AA preprocessing returns scores that are barycentric coordinates:
they are non-negative and sum to one for each observation. Tree models
and other flexible learners can often use these scores directly. Linear,
distance-based, or Gaussian models may be sensitive to the simplex
constraint and the induced collinearity of the raw weights. In those
settings, a typical transformation is the isometric log-ratio
(ilr), which maps compositions from the simplex to ordinary
Euclidean space. Log-ratio transforms require strictly positive
compositions, so apply an appropriate zero-handling strategy first if
any composition weights are zero. See package compositions
for details on working with compositional data, including
ilr and other transformations that can be used after
bake() when a downstream model expects ordinary Euclidean
predictors.
step_archetypes() declares num_comp and
delta as tunable recipe parameters.
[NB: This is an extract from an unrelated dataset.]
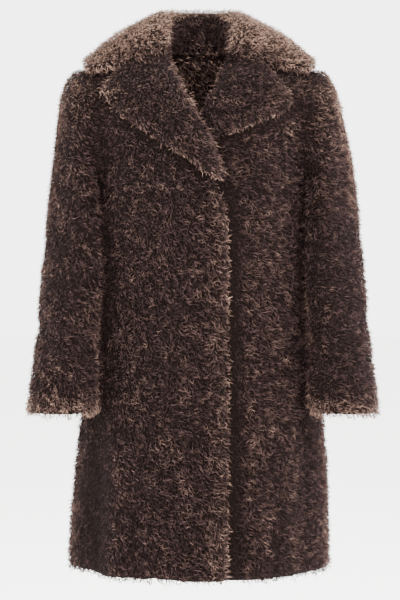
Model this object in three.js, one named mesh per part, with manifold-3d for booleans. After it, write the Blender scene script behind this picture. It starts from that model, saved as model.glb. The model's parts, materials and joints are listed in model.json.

This lets the step
participate in a larger tidymodels tuning workflow when the rest of the
modeling pipeline supplies resampling, metrics, and an outcome.
rec_tune <- rec_base |>
step_archetypes(
all_numeric(),
num_comp = tune(),
delta = tune()
)
tunable(rec_tune$steps[[2L]])
#> # A tibble: 2 × 5
#> name call_info source component component_id
#> <chr> <list> <chr> <chr> <chr>
#> 1 num_comp <named list [3]> recipe step_archetypes archetypes_SetHB
#> 2 delta <named list [3]> recipe step_archetypes archetypes_SetHBFor supervised modeling pipelines, use step_archetypes()
inside the broader tidymodels workflow and tune num_comp
alongside the downstream model parameters.